We checked with PPD to see what was intended by "similar allocation", and it's definitely not a pick and choose method. An example of what was acceptable was to do a reverse allocation but instead of capping the allocation at the 415 max, we capped it at the top heavy minimum (kill two birds with one stone,) which apparently will still be acceptable post-2005 since the percentage is low enough.

/JPQ

Posted

You must have very different clients than I have if they would chose anything but a bottoms-up QNEC. They must have money to burn.

Those are the type of companies that I'd like to have as clients. Do any of them need ERISA counsel?

To demonstrate how much you can save by using a bottom's up QNEC, for one of my clients a $50,000 contribution allocated as the same percentage of compensation of all non-highly compensated employees was not enough to bring the plan into compliance with the ADP test, but we brought it into compliance for a measly $1,800 by allocating those funds on the bottom's up basis.

Admittedly, that was pretty cheap because the client had a lot of turnover in its workforce; actual savings may vary.

Kirk Maldonado

Posted

No, it's just they needed to make a top heavy minimum contribution to all the non-key anyway, so might as well use it in the ADP. What I was trying to do at first was make the top heavy minimum as a QNEC only to those participants who are already 100% vested (we ended going a different way.) What complicated the matter was the fact there were HCEs who were non-key (and HCEs were excluded from QNECs.)

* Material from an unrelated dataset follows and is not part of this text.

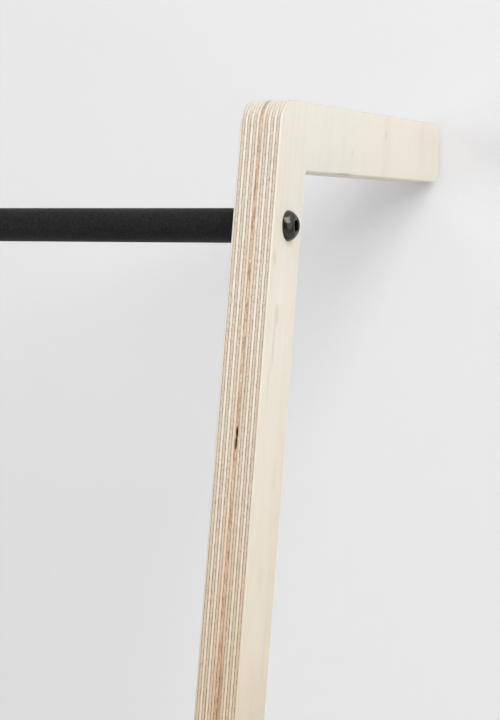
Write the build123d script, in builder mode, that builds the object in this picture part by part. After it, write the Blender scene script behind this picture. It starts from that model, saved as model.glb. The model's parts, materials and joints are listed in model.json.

We ended up making a reverse QNEC to top heavy minimum (not 415) to few NHCEs to pass ADP. Making the additional top heavy minimum to all other non-key employees (which passed nondiscrim w/o the QNEC by a nudge.)

So, no, our clients are not much different from yours, they just don't want to contribute more than they have to.

And if you're talking about example, I just did a plan that avoided 30k of refunds with a $63 QNEC (they must be thinking we are absolute geniuses.)